(What to do) Repeat each line of the material exactly.

(Given material)
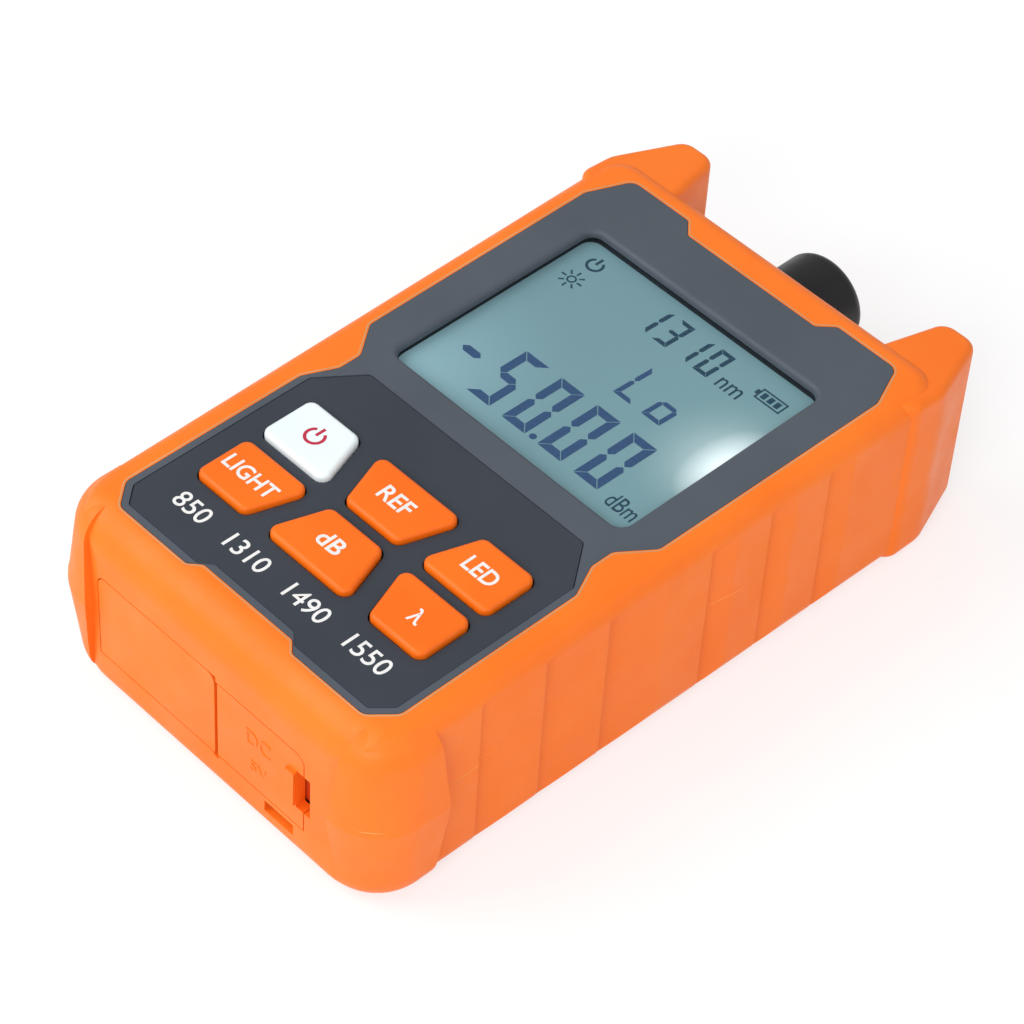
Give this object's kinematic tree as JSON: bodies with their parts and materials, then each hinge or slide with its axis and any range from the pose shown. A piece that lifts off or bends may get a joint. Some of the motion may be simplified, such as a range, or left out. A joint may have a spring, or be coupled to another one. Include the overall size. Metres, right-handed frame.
{
  "type": "optical power meter",
  "caption": "Pocket fibre optical power meter: grey case with display and six keys in a moulded orange rubber sleeve, capped port at one end.",
  "frame": {"origin": "middle of the meter's length and width, on the surface its back lies on", "axes": "+Y from the key end towards the optical port, +X to the right with the keys towards the reader, +Z out of the display"},
  "size_m": [0.0656, 0.1182, 0.0319],
  "materials": {
    "sleeve_rubber": "satin",
    "case_plastic": "matte",
    "window_clear": "gloss",
    "display_glass": "gloss",
    "lamp_white": "satin",
    "panel_film": "satin",
    "key_white": "satin",
    "key_orange": "satin",
    "switch_black": "matte",
    "board_green": "satin",
    "socket_steel": "satin",
    "battery_wrap": "gloss",
    "screw_steel": "satin",
    "port_steel": "polished",
    "detector_can": "satin",
    "cap_rubber": "matte",
    "torch_lens": "gloss"
  },
  "bodies": {
    "case": {"sleeve": "sleeve_rubber", "front_shell": "case_plastic", "back_shell": "case_plastic", "display_window": "window_clear", "lcd_panel": "display_glass", "backlight": "lamp_white", "keypad_panel": "panel_film", "key_switches": "switch_black", "main_board": "board_green", "charge_board": "board_green", "usb_socket": "socket_steel", "battery": "battery_wrap", "case_screws": "screw_steel", "board_screws": "screw_steel", "port_body": "port_steel", "port_nut": "port_steel", "photodiode": "detector_can", "torch_led": "torch_lens"},
    "power_key": {"power_key": "key_white"},
    "ref_key": {"ref_key": "key_orange"},
    "led_key": {"led_key": "key_orange"},
    "light_key": {"light_key": "key_orange"},
    "db_key": {"db_key": "key_orange"},
    "wavelength_key": {"wavelength_key": "key_orange"},
    "usb_flap": {"usb_flap": "sleeve_rubber"},
    "blank_flap": {"blank_flap": "sleeve_rubber"},
    "dust_cap": {"dust_cap": "cap_rubber"}
  },
  "joints": [
    {"name": "power_key_press", "type": "slide", "parent": "case", "child": "power_key", "axis": [0, 0, -1], "range_m": [0, 0.0006], "stiffness_N_per_m": 400},
    {"name": "ref_key_press", "type": "slide", "parent": "case", "child": "ref_key", "axis": [0, 0, -1], "range_m": [0, 0.0006], "stiffness_N_per_m": 400},
    {"name": "led_key_press", "type": "slide", "parent": "case", "child": "led_key", "axis": [0, 0, -1], "range_m": [0, 0.0006], "stiffness_N_per_m": 400},
    {"name": "light_key_press", "type": "slide", "parent": "case", "child": "light_key", "axis": [0, 0, -1], "range_m": [0, 0.0006], "stiffness_N_per_m": 400},
    {"name": "db_key_press", "type": "slide", "parent": "case", "child": "db_key", "axis": [0, 0, -1], "range_m": [0, 0.0006], "stiffness_N_per_m": 400},
    {"name": "wavelength_key_press", "type": "slide", "parent": "case", "child": "wavelength_key", "axis": [0, 0, -1], "range_m": [0, 0.0006], "stiffness_N_per_m": 400},
    {"name": "usb_flap_hinge", "type": "hinge", "parent": "case", "child": "usb_flap", "pos_m": [0.0094, -0.0576, 0.007], "axis": [1, 0, 0], "range_deg": [0, 100], "stiffness_Nm_per_rad": 0.002},
    {"name": "blank_flap_hinge", "type": "hinge", "parent": "case", "child": "blank_flap", "pos_m": [-0.0109, -0.0576, 0.007], "axis": [1, 0, 0], "range_deg": [0, 100], "stiffness_Nm_per_rad": 0.002},
    {"name": "dust_cap_pull", "type": "slide", "parent": "case", "child": "dust_cap", "axis": [0, 1, 0], "range_m": [0, 0.03]}
  ]
}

(Output for this task)
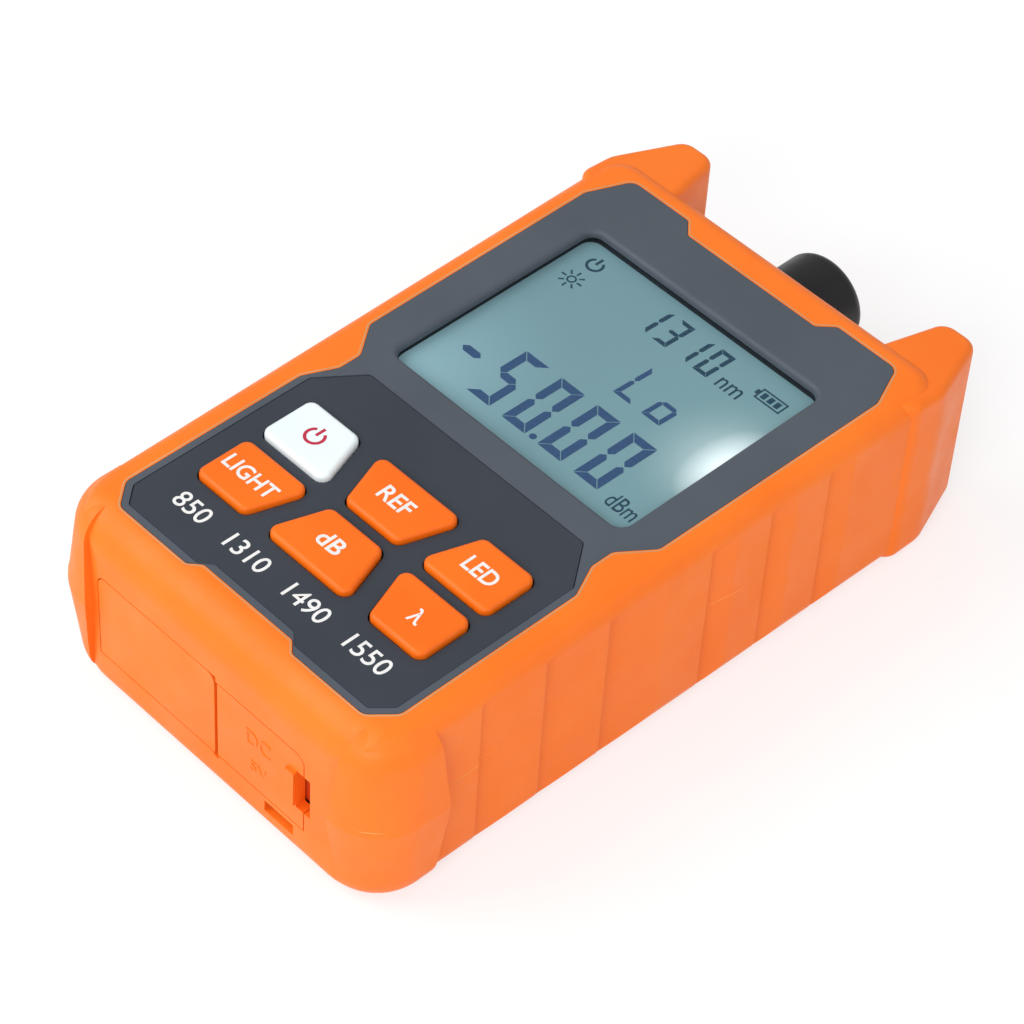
Give this object's kinematic tree as JSON: bodies with their parts and materials, then each hinge or slide with its axis and any range from the pose shown. A piece that lifts off or bends may get a joint. Some of the motion may be simplified, such as a range, or left out. A joint may have a spring, or be coupled to another one. Include the overall size. Metres, right-handed frame.
{
  "type": "optical power meter",
  "caption": "Pocket fibre optical power meter: grey case with display and six keys in a moulded orange rubber sleeve, capped port at one end.",
  "frame": {"origin": "middle of the meter's length and width, on the surface its back lies on", "axes": "+Y from the key end towards the optical port, +X to the right with the keys towards the reader, +Z out of the display"},
  "size_m": [0.0656, 0.1182, 0.0319],
  "materials": {
    "sleeve_rubber": "satin",
    "case_plastic": "matte",
    "window_clear": "gloss",
    "display_glass": "gloss",
    "lamp_white": "satin",
    "panel_film": "satin",
    "key_white": "satin",
    "key_orange": "satin",
    "switch_black": "matte",
    "board_green": "satin",
    "socket_steel": "satin",
    "battery_wrap": "gloss",
    "screw_steel": "satin",
    "port_steel": "polished",
    "detector_can": "satin",
    "cap_rubber": "matte",
    "torch_lens": "gloss"
  },
  "bodies": {
    "case": {"sleeve": "sleeve_rubber", "front_shell": "case_plastic", "back_shell": "case_plastic", "display_window": "window_clear", "lcd_panel": "display_glass", "backlight": "lamp_white", "keypad_panel": "panel_film", "key_switches": "switch_black", "main_board": "board_green", "charge_board": "board_green", "usb_socket": "socket_steel", "battery": "battery_wrap", "case_screws": "screw_steel", "board_screws": "screw_steel", "port_body": "port_steel", "port_nut": "port_steel", "photodiode": "detector_can", "torch_led": "torch_lens"},
    "power_key": {"power_key": "key_white"},
    "ref_key": {"ref_key": "key_orange"},
    "led_key": {"led_key": "key_orange"},
    "light_key": {"light_key": "key_orange"},
    "db_key": {"db_key": "key_orange"},
    "wavelength_key": {"wavelength_key": "key_orange"},
    "usb_flap": {"usb_flap": "sleeve_rubber"},
    "blank_flap": {"blank_flap": "sleeve_rubber"},
    "dust_cap": {"dust_cap": "cap_rubber"}
  },
  "joints": [
    {"name": "power_key_press", "type": "slide", "parent": "case", "child": "power_key", "axis": [0, 0, -1], "range_m": [0, 0.0006], "stiffness_N_per_m": 400},
    {"name": "ref_key_press", "type": "slide", "parent": "case", "child": "ref_key", "axis": [0, 0, -1], "range_m": [0, 0.0006], "stiffness_N_per_m": 400},
    {"name": "led_key_press", "type": "slide", "parent": "case", "child": "led_key", "axis": [0, 0, -1], "range_m": [0, 0.0006], "stiffness_N_per_m": 400},
    {"name": "light_key_press", "type": "slide", "parent": "case", "child": "light_key", "axis": [0, 0, -1], "range_m": [0, 0.0006], "stiffness_N_per_m": 400},
    {"name": "db_key_press", "type": "slide", "parent": "case", "child": "db_key", "axis": [0, 0, -1], "range_m": [0, 0.0006], "stiffness_N_per_m": 400},
    {"name": "wavelength_key_press", "type": "slide", "parent": "case", "child": "wavelength_key", "axis": [0, 0, -1], "range_m": [0, 0.0006], "stiffness_N_per_m": 400},
    {"name": "usb_flap_hinge", "type": "hinge", "parent": "case", "child": "usb_flap", "pos_m": [0.0094, -0.0576, 0.007], "axis": [1, 0, 0], "range_deg": [0, 100], "stiffness_Nm_per_rad": 0.002},
    {"name": "blank_flap_hinge", "type": "hinge", "parent": "case", "child": "blank_flap", "pos_m": [-0.0109, -0.0576, 0.007], "axis": [1, 0, 0], "range_deg": [0, 100], "stiffness_Nm_per_rad": 0.002},
    {"name": "dust_cap_pull", "type": "slide", "parent": "case", "child": "dust_cap", "axis": [0, 1, 0], "range_m": [0, 0.03]}
  ]
}